The question of the weapon was a tricky one. He couldn't use a gun for obvious reasons: It was a crowded neighborhood and one gunshot would have everyone out in the street wondering what was going on. He couldn't shoot her inside her house, either, because their children would be upstairs in bed and the last thing he wanted was to have them wake up and come running down to find their dad standing over their mother's body with a smoking gun. There was always a garrote, but that allowed her to be able to fight him off. So, no. He needed something quick like a gun but silent like a garrote, and a knife seemed like the only answer.

So on the night in question, he dressed in black. So as not to leave any forensic evidence behind, he wore gloves on his hands and a knitted cap on his head. He was a big man-tall, hefty, muscular, and strong-and she was small. If everything went according to plan, he'd have her out of the way in less than a minute and then he'd be free of her at last.

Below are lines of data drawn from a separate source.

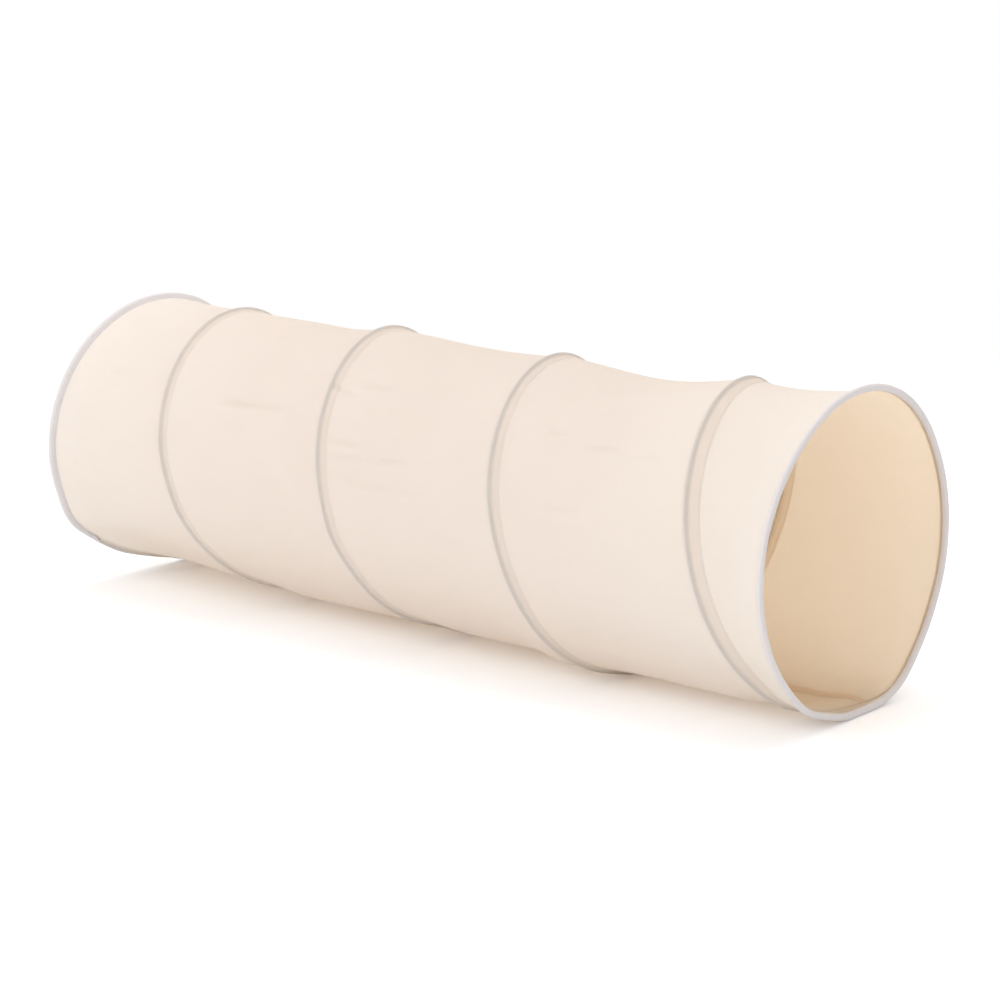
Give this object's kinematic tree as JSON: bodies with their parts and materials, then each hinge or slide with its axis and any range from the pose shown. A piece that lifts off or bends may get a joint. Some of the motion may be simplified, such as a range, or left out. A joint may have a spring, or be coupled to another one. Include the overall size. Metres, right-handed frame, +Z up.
{
  "type": "play tunnel",
  "caption": "Pop-up crawl tunnel of cream cloth, held open by a coil of spring wire in sewn casings, with bound round rims at both ends; it pushes flat lengthwise.",
  "frame": {"origin": "on the floor, under the middle of the tunnel", "axes": "+X along the tunnel towards the near rim, +Y towards the back, +Z up"},
  "size_m": [1.412, 0.4912, 0.4719],
  "materials": {
    "cloth": "thin plain-woven polyester, cream, slightly translucent, matt with a faint sheen",
    "casing": "the same cream cloth doubled into a sewn casing, slightly darker",
    "binding": "folded pale grey-lilac tape, matt",
    "wire": "drawn spring steel, dull",
    "ferrule": "crimped sleeve, dull"
  },
  "bodies": {
    "far_end": {"far_rim_binding": "binding", "far_wire_ferrule": "ferrule", "spring_wire": "wire", "cloth_far_gore": "cloth"},
    "turn_1": {"casing_turn_1": "casing", "cloth_turn_1": "cloth", "seam_tape_1": "casing"},
    "turn_2": {"casing_turn_2": "casing", "cloth_turn_2": "cloth", "seam_tape_2": "casing"},
    "turn_3": {"casing_turn_3": "casing", "cloth_turn_3": "cloth", "seam_tape_3": "casing"},
    "turn_4": {"casing_turn_4": "casing", "seam_tape_4": "casing"},
    "near_end": {"near_rim_binding": "binding", "near_wire_ferrule": "ferrule", "cloth_near_gore": "cloth"}
  },
  "joints": [
    {"name": "collapse", "type": "slide", "parent": "far_end", "child": "near_end", "axis": [1, 0, 0], "range_m": [-1.34, 0], "stiffness_N_per_m": 25, "springref_m": 0.2, "deforming": ["spring_wire", "cloth_far_gore", "cloth_turn_1", "cloth_turn_2", "cloth_turn_3", "cloth_near_gore", "casing_turn_1", "casing_turn_2", "casing_turn_3", "casing_turn_4", "seam_tape_1", "seam_tape_2", "seam_tape_3", "seam_tape_4"]},
    {"name": "turn_1_slide", "type": "slide", "parent": "far_end", "child": "turn_1", "axis": [1, 0, 0], "range_m": [-0.188, 0]},
    {"name": "turn_2_slide", "type": "slide", "parent": "far_end", "child": "turn_2", "axis": [1, 0, 0], "range_m": [-0.537, 0]},
    {"name": "turn_3_slide", "type": "slide", "parent": "far_end", "child": "turn_3", "axis": [1, 0, 0], "range_m": [-0.858, 0]},
    {"name": "turn_4_slide", "type": "slide", "parent": "far_end", "child": "turn_4", "axis": [1, 0, 0], "range_m": [-1.166, 0]}
  ],
  "couplings": [
    {"joint": "turn_1_slide", "follows": "collapse", "ratio": 0.14},
    {"joint": "turn_2_slide", "follows": "collapse", "ratio": 0.4},
    {"joint": "turn_3_slide", "follows": "collapse", "ratio": 0.64},
    {"joint": "turn_4_slide", "follows": "collapse", "ratio": 0.87}
  ]
}
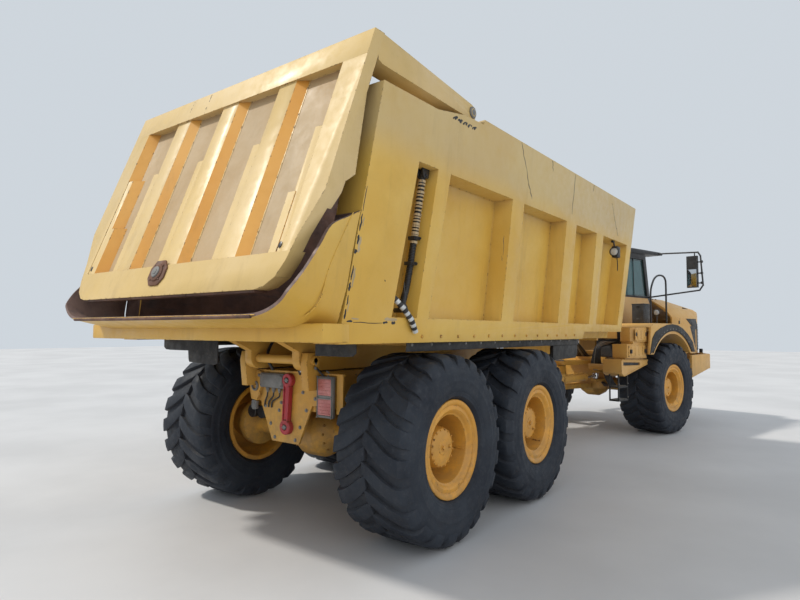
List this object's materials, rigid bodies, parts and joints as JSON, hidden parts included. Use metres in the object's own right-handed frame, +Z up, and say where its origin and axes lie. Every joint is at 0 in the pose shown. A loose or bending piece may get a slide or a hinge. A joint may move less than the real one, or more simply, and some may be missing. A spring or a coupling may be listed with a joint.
{
  "type": "articulated dump truck",
  "caption": "Articulated dump truck with a steering hinge amidships, a high-sided tipping body with an overhead tailgate, and the cab over the front axle.",
  "frame": {"origin": "middle of the bounding box in plan, on the ground", "axes": "+X forward along the rear unit and its load body, +Y to the left, +Z up; the front unit is turned to the right as in the picture"},
  "size_m": [12.7654, 3.9479, 4.22],
  "materials": {
    "yellow_paint": "worn satin",
    "dark_parts": "satin",
    "grey_metal": "rough",
    "red_paint": "worn",
    "tyre": "worn",
    "rubber": "dull",
    "glass": "clear",
    "rod_chrome": "polished",
    "trim": "matte"
  },
  "bodies": {
    "chassis": {"rear_frame": "yellow_paint", "frame_members": "yellow_paint", "hoist_mount": "yellow_paint", "neck": "yellow_paint", "tail_frame": "yellow_paint", "hitch": "yellow_paint", "bogie": "yellow_paint", "tail_lamps": "grey_metal", "tow_link": "red_paint"},
    "wheel_rear_left": {"tyre_rear_left": "tyre", "rim_rear_left": "yellow_paint"},
    "wheel_rear_right": {"tyre_rear_right": "tyre", "rim_rear_right": "yellow_paint"},
    "wheel_mid_left": {"tyre_mid_left": "tyre", "rim_mid_left": "yellow_paint"},
    "wheel_mid_right": {"tyre_mid_right": "tyre", "rim_mid_right": "yellow_paint"},
    "wheel_front_left": {"tyre_front_left": "tyre", "rim_front_left": "yellow_paint"},
    "wheel_front_right": {"tyre_front_right": "tyre", "rim_front_right": "yellow_paint"},
    "bed": {"bed_floor": "yellow_paint", "bed_side_left": "yellow_paint", "bed_side_right": "yellow_paint", "bed_front_wall": "yellow_paint", "gate_cables": "dark_parts", "work_lamps": "dark_parts", "bed_flaps": "rubber", "bed_frame": "yellow_paint", "bed_chute": "yellow_paint"},
    "gate": {"tailgate": "yellow_paint"},
    "hoist_barrel_left": {"hoist_barrel_left": "yellow_paint"},
    "hoist_rod_left": {"hoist_rod_left": "rod_chrome"},
    "steer_barrel_left": {"steer_barrel_left": "yellow_paint"},
    "steer_rod_left": {"steer_rod_left": "rod_chrome"},
    "hoist_barrel_right": {"hoist_barrel_right": "yellow_paint"},
    "hoist_rod_right": {"hoist_rod_right": "rod_chrome"},
    "steer_barrel_right": {"steer_barrel_right": "yellow_paint"},
    "steer_rod_right": {"steer_rod_right": "rod_chrome"},
    "hood": {"hood": "yellow_paint"},
    "door": {"cab_door": "yellow_paint", "door_glass": "glass"},
    "tractor": {"front_frame": "yellow_paint", "front_axle": "yellow_paint", "engine_block": "grey_metal", "cab_shell": "dark_parts", "cab_glass": "glass", "cab_interior": "trim", "fenders": "yellow_paint", "side_boxes": "yellow_paint", "air_box": "dark_parts", "access_steps": "dark_parts", "handrails": "dark_parts", "mirrors": "dark_parts", "bumper": "yellow_paint", "grille": "dark_parts", "headlamps": "grey_metal"}
  },
  "joints": [
    {"name": "steering", "type": "hinge", "parent": "chassis", "child": "tractor", "pos_m": [2.0873, 0.2437, 1.05], "axis": [0, 0, 1], "range_deg": [-34, 56]},
    {"name": "wheel_rear_left_spin", "type": "hinge", "parent": "chassis", "child": "wheel_rear_left", "pos_m": [-4.4127, 1.5562, 0.85], "axis": [0, 1, 0], "continuous": true},
    {"name": "wheel_rear_right_spin", "type": "hinge", "parent": "chassis", "child": "wheel_rear_right", "pos_m": [-4.4127, -1.0688, 0.85], "axis": [0, 1, 0], "continuous": true},
    {"name": "wheel_mid_left_spin", "type": "hinge", "parent": "chassis", "child": "wheel_mid_left", "pos_m": [-2.5927, 1.5562, 0.85], "axis": [0, 1, 0], "continuous": true},
    {"name": "wheel_mid_right_spin", "type": "hinge", "parent": "chassis", "child": "wheel_mid_right", "pos_m": [-2.5927, -1.0688, 0.85], "axis": [0, 1, 0], "continuous": true},
    {"name": "wheel_front_left_spin", "type": "hinge", "parent": "tractor", "child": "wheel_front_left", "pos_m": [3.59226, 1.28823, 0.85], "axis": [0.1908, 0.9816, 0], "continuous": true},
    {"name": "wheel_front_right_spin", "type": "hinge", "parent": "tractor", "child": "wheel_front_right", "pos_m": [3.09138, -1.28854, 0.85], "axis": [0.1908, 0.9816, 0], "continuous": true},
    {"name": "tipping", "type": "hinge", "parent": "chassis", "child": "bed", "pos_m": [-5.0127, 0.2437, 1.62], "axis": [0, -1, 0], "range_deg": [0, 70]},
    {"name": "tailgate_swing", "type": "hinge", "parent": "bed", "child": "gate", "pos_m": [-4.0827, 0.2437, 4], "axis": [0, 1, 0], "range_deg": [0, 55]},
    {"name": "hoist_left_swing", "type": "hinge", "parent": "chassis", "child": "hoist_barrel_left", "pos_m": [-3.8127, 0.9437, 0.72], "axis": [0, -1, 0], "range_deg": [-1, 67.43]},
    {"name": "hoist_left_stroke", "type": "slide", "parent": "hoist_barrel_left", "child": "hoist_rod_left", "axis": [0.8953, 0, 0.4455], "range_m": [-0.01, 1.7204]},
    {"name": "steer_left_swing", "type": "hinge", "parent": "chassis", "child": "steer_barrel_left", "pos_m": [0.9373, 0.7237, 1.05], "axis": [0, 0, 1], "range_deg": [-10.63, 16.86]},
    {"name": "steer_left_stroke", "type": "slide", "parent": "steer_barrel_left", "child": "steer_rod_left", "axis": [0.9982, -0.0601, 0], "range_m": [-0.4919, 0.3026]},
    {"name": "hoist_right_swing", "type": "hinge", "parent": "chassis", "child": "hoist_barrel_right", "pos_m": [-3.8127, -0.4563, 0.72], "axis": [0, -1, 0], "range_deg": [-1, 67.43]},
    {"name": "hoist_right_stroke", "type": "slide", "parent": "hoist_barrel_right", "child": "hoist_rod_right", "axis": [0.8953, 0, 0.4455], "range_m": [-0.01, 1.7204]},
    {"name": "steer_right_swing", "type": "hinge", "parent": "chassis", "child": "steer_barrel_right", "pos_m": [0.9373, -0.2363, 1.05], "axis": [0, 0, 1], "range_deg": [-11.22, 17.83]},
    {"name": "steer_right_stroke", "type": "slide", "parent": "steer_barrel_right", "child": "steer_rod_right", "axis": [0.9984, -0.0558, 0], "range_m": [-0.2751, 0.4466]},
    {"name": "hood_lift", "type": "hinge", "parent": "tractor", "child": "hood", "pos_m": [6.07271, -0.53099, 1.43], "axis": [0.1908, 0.9816, 0], "range_deg": [0, 60]},
    {"name": "door_swing", "type": "hinge", "parent": "tractor", "child": "door", "pos_m": [3.42076, 0.81476, 2.65], "axis": [0, 0, 1], "range_deg": [0, 80]}
  ],
  "couplings": [
    {"joint": "hoist_left_swing", "follows": "tipping", "ratio": 0.949},
    {"joint": "hoist_left_stroke", "follows": "tipping", "m_per_rad": 1.4},
    {"joint": "steer_left_swing", "follows": "steering", "ratio": 0.28323},
    {"joint": "steer_left_stroke", "follows": "steering", "m_per_rad": -0.49304},
    {"joint": "hoist_right_swing", "follows": "tipping", "ratio": 0.949},
    {"joint": "hoist_right_stroke", "follows": "tipping", "m_per_rad": 1.4},
    {"joint": "steer_right_swing", "follows": "steering", "ratio": 0.30047},
    {"joint": "steer_right_stroke", "follows": "steering", "m_per_rad": 0.44671}
  ]
}
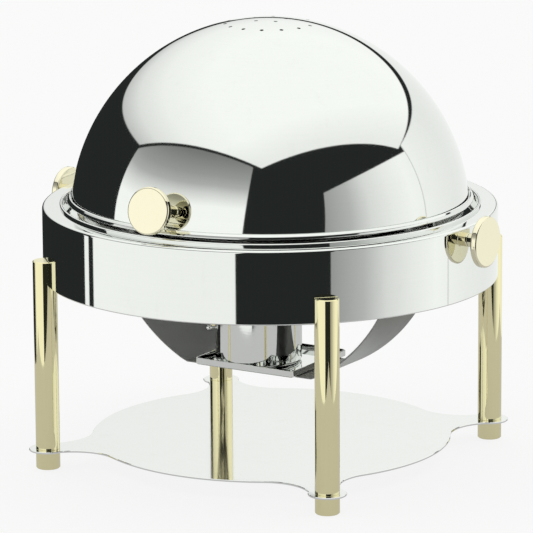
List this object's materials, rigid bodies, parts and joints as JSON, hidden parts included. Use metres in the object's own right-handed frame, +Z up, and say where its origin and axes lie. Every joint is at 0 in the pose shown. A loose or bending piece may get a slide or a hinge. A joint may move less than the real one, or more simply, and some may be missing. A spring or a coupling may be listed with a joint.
{
  "type": "roll top chafer",
  "caption": "Round roll top chafing dish: a domed cover rolls back in a ring body on four legs, over nested pans, a fuel holder on a cradle and a base plate.",
  "frame": {"origin": "on the table, under the centre of the body ring", "axes": "+Z up; -Y towards the front handle; +X towards the right pivot knob, along the turning axis"},
  "size_m": [0.5122, 0.47, 0.4585],
  "materials": {
    "polished_steel": "mirror-polished stainless steel",
    "satin_steel": "satin stainless steel",
    "plain_steel": "plain machined stainless steel",
    "polished_brass": "mirror-polished pale brass",
    "plain_brass": "plain turned brass"
  },
  "bodies": {
    "stand": {"base_plate": "polished_steel", "foot_front_left": "polished_brass", "foot_front_right": "polished_brass", "foot_back_left": "polished_brass", "foot_back_right": "polished_brass", "leg_front_left": "polished_brass", "leg_front_right": "polished_brass", "leg_back_left": "polished_brass", "leg_back_right": "polished_brass", "leg_studs": "plain_steel", "body_ring": "polished_steel", "top_sheet": "polished_steel", "opening_trim": "polished_steel", "ring_screws": "plain_steel", "pivot_stud_left": "plain_steel", "pivot_stud_right": "plain_steel", "pivot_knob_left": "polished_brass", "pivot_knob_right": "polished_brass", "pivot_spacer_left": "plain_steel", "pivot_spacer_right": "plain_steel", "pivot_washer_left": "plain_brass", "pivot_washer_right": "plain_brass", "pivot_nut_left": "plain_steel", "pivot_nut_right": "plain_steel", "pan_carrier": "satin_steel", "cradle_left": "polished_steel", "cradle_right": "polished_steel", "carrier_rivets": "plain_steel", "shelf_rivets": "plain_steel", "burner_shelf": "polished_steel", "water_pan": "satin_steel"},
    "cover": {"cover_dome": "polished_steel", "cover_rim": "polished_steel", "cover_ear_left": "satin_steel", "cover_ear_right": "satin_steel", "ear_studs": "plain_steel", "ear_bush_left": "plain_brass", "ear_bush_right": "plain_brass", "handle_knob": "polished_brass", "handle_screw": "plain_steel"},
    "food_pan": {"food_pan": "satin_steel"},
    "fuel_holder": {"fuel_holder": "polished_steel", "holder_grip": "polished_steel", "lid_pin": "plain_steel"},
    "holder_lid": {"holder_lid": "polished_steel", "lid_grip": "polished_brass"}
  },
  "joints": [
    {"name": "cover_roll", "type": "hinge", "parent": "stand", "child": "cover", "pos_m": [0, 0, 0.2525], "axis": [-1, 0, 0], "range_deg": [0, 155]},
    {"name": "food_pan_lift", "type": "slide", "parent": "stand", "child": "food_pan", "axis": [0, 0, 1], "range_m": [0, 0.07]},
    {"name": "fuel_holder_lift", "type": "slide", "parent": "stand", "child": "fuel_holder", "axis": [0, 0, 1], "range_m": [0, 0.012]},
    {"name": "holder_lid_swing", "type": "hinge", "parent": "fuel_holder", "child": "holder_lid", "pos_m": [-0.01, 0.042, 0.1605], "axis": [0, 0, -1], "range_deg": [0, 105]}
  ]
}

He went to her house, a townhouse which was set back from the street behind a wall. He knocked on the door. She had a dog, but the dog knew him and shouldn't be a problem.

Oddly enough, she opened the door to his knock instead of asking who it was the way she normally did. But that also was of no account. He asked her if she'd just step outside so they could talk for a minute without waking up the kids.

I'm heading out in an hour, he told her. I wanted to talk to you about…

What? His decision to go ahead and not contest the divorce? The settlement she wanted? One or both of their children?

It doesn't matter because whatever he asked to talk to her about was what got her to step outside the house. And when she did that, he was upon her so quickly that she never knew what hit her. He spun her around, plunged the knife into her neck, and he slashed it across her throat with a power that came from the fury he felt toward her: because she wouldn't get out of his mind, because she was going to take his children, because she was going to rob him blind, just because.

It was over in an instant. He lowered her dead and bloody body to the ground and turned to leave… just as the gate opened and a young man entered.

He was on a friendly errand: simply returning a pair of sunglasses to their owner. He was on his way home from work and the last thing he expected to see was the husband with a knife in his hand and his wife's mutilated body on the ground before him.

The young man's first reaction was to draw a breath in shock. He said, What the-but he had time for no more. The husband leapt upon him with the knife in his hand, slashing and stabbing.

There was no noise. This was not a Hollywood movie where men fight for their lives to the accompaniment of sound effects and music. This was real. And in a real fight, there is only silence broken by grunts or groans, neither of which are audible behind a wall.